“This whole effort from Trump is to erase Obama, that’s what’s really going on here. They are trying to erase him as an entity”
Bonnie Greer
I went to see ‘The Hotel Cerise’ a play written by Bonnie Greer, and afterwards attended a discussion of the themes within the play involving Bonnie and the rest of the cast. This play was so much more than an adaptation of a Chekhov play that it was billed as.
The play came about when Bonnie was making a radio piece about African-Americans in World War II and she met this black woman, an older lady, who said “we didn’t worry about segregation in those days because we had enough money so that we didn’t have white people around at all. We didn’t have to get on the buses, we didn’t have to do anything”. Bonnie was intrigued by this class of black people who were insulated from segregation and racism and wanted to put that story on stage.

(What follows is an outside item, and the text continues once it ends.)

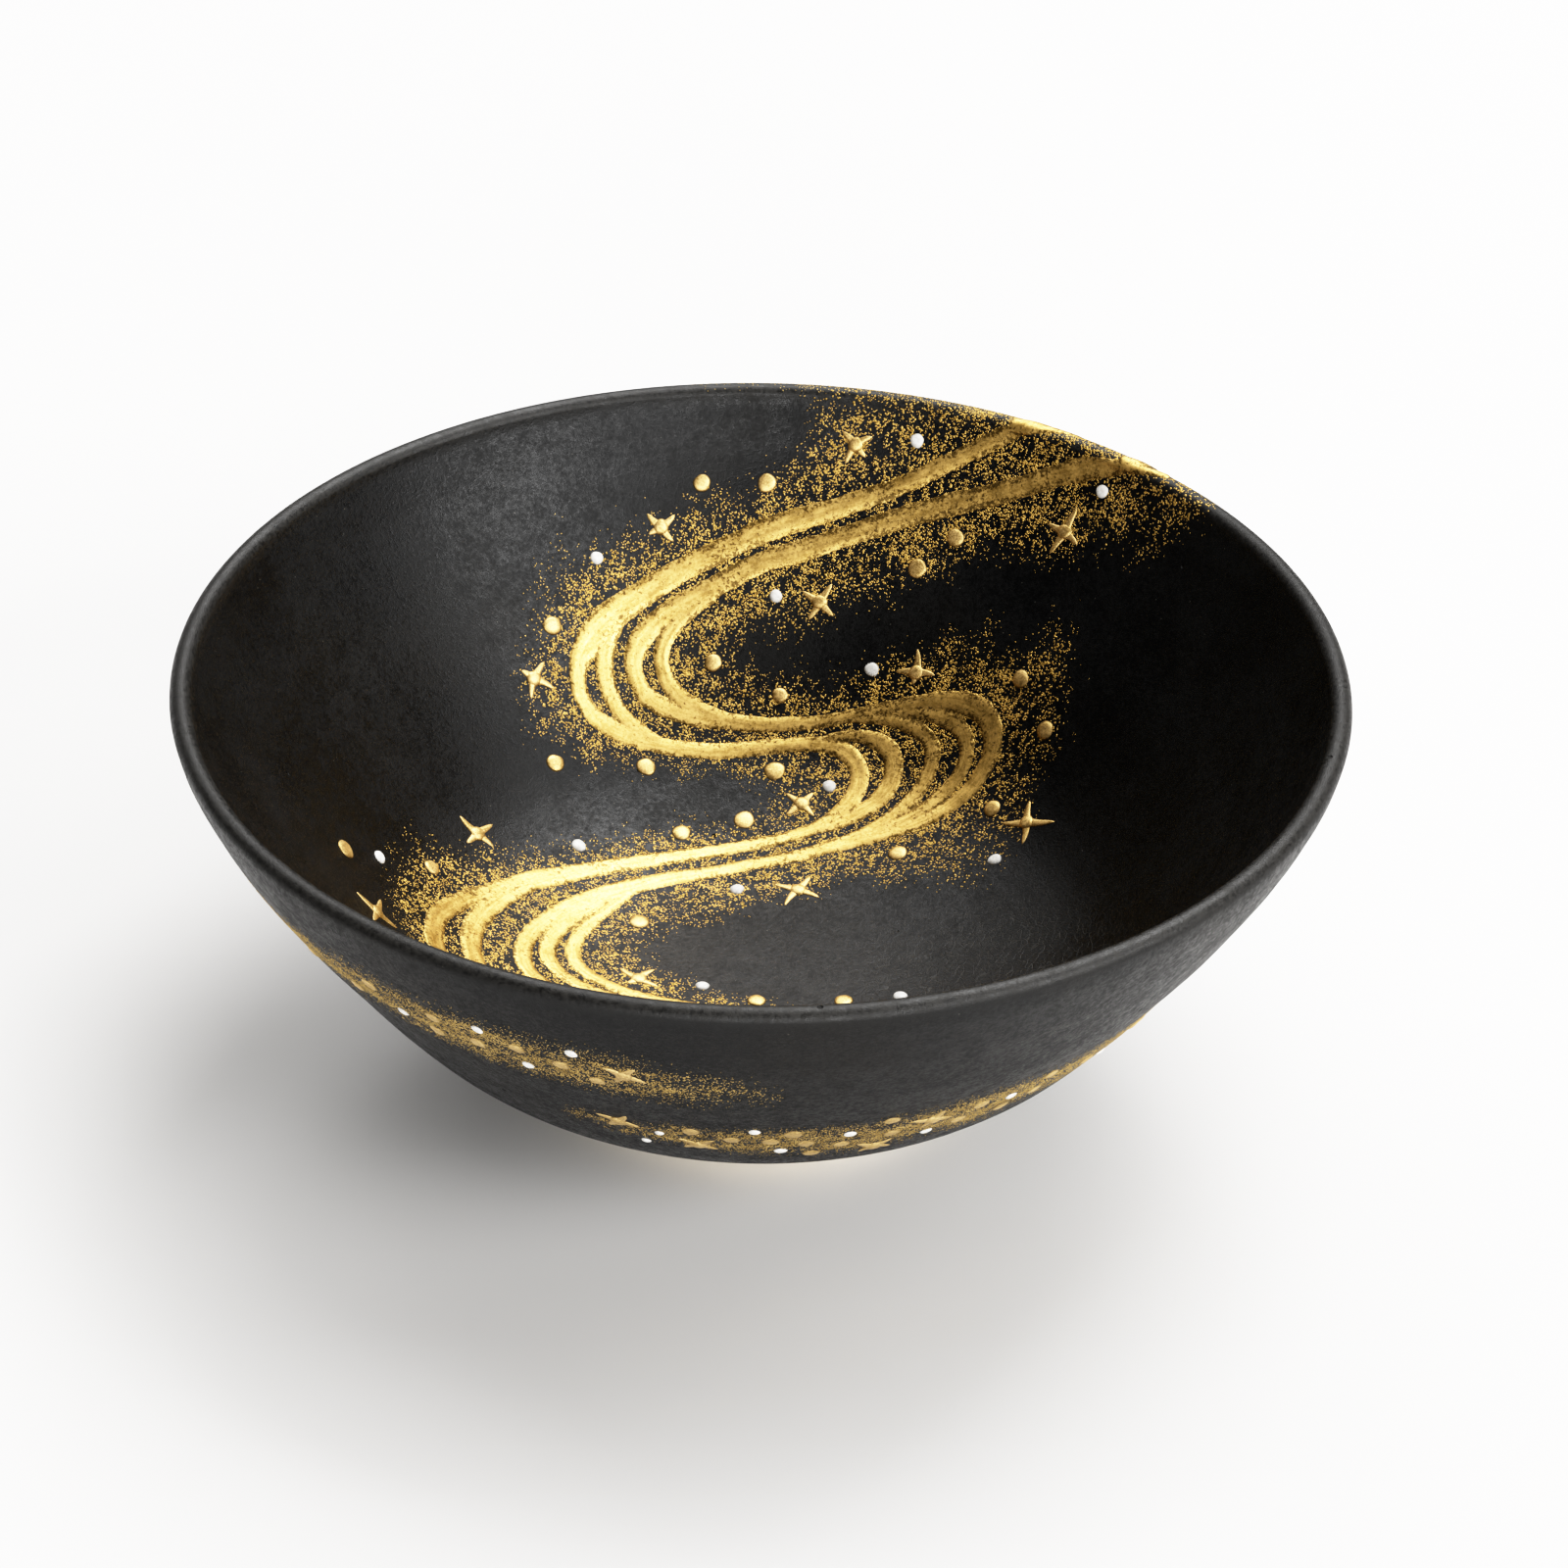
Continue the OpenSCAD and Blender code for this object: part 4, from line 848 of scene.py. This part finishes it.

In the post play discussions it was noted that there were a couple of African-American estates which African-Americans built so that they didn’t have to worry about segregation. There was something called the ‘Chitlin Circuit’ which was a collective term for venues throughout the eastern, southern, and upper midwest areas of the United States that were safe and acceptable for African American musicians, comedians, and other entertainers to stay and perform in during the era of racial segregation. Performers like Ella Fitzgerald, Betty Smith and Louis Armstrong couldn’t go to a white hotel to stay so places like the Hotel in this play, the Hotel Cerise, offered them what they used to call ‘a vacation without aggravation’ so they didn’t have to worry about racism whilst they were on the road.
The family in the Hotel Cerise, the Mountjoys, were given money by their white ancestors so they were able to build a Chitlin Circuit refuge. The play is set in modern times where the Hotel still exists but times are a changing with new blood coming with new ideas. Bonnie wanted the audience to think about how skin colour is such a drama in the United States, that you can’t think about anything else, you can’t get to think about nuance. She wanted to get through the door of skin colour to find human beings. She simply wanted to start with characters as human beings and end with human beings.
Of note on the stage, on the mantelpiece, was a picture of Obama. Bonnie talked about Obama and how two terms are not enough for him to do what he needs to do to overcome some of the fear associated with the black other. Bonnie believed that Hillary Clinton will be an extension of the Obama administration, Obama’s third term. That’s why they (The Trump campaign and others) are trying to stop her. This whole effort from Trump is to erase Obama, that’s what’s really going on here. They are trying to erase him as an entity. She noted that the killings of black men in America that has sparked the ‘Black Lives Matter’ movement is a re-enactment of this and part of erasing Obama’s legacy. Bonnie went on to say that when Trump becomes president all of Obama’s acts will be undone, he will become a footnote and a mistake in the history of the United States and that’s the gameplay. She also said it’s important that Hillary gets into the Whitehouse so that doesn’t happen and that’s why the Obamas are campaigning so hard for Hillary right now too.
I’m going to take it one step further and suggest that Trump has studied racial politics and understands that, given there has been a two-term Obama administration, he can play on the fears, anxieties and paranoias of the white working class to gain some leveraged in the race to the White House. He claims that the media are against him and are blocking his voice getting out there, he claims that social media, Facebook, Twitter are suppressing the establishment misdeeds and he says that he will refuse to accept the legitimacy of the election if it doesn’t go his way. This is the paranoid narrative of a certain section of the white population that believe their rank as the dominant group has been usurped by other nonwhite groups and that their needs and wishes are being given second place, where it was once given first.
As one of the audience members noted “in America skin colour is always the first dynamic and skin colour determines your destiny”.
There’s an awful lot at stake in terms of race politics in this upcoming US election, that’s for sure.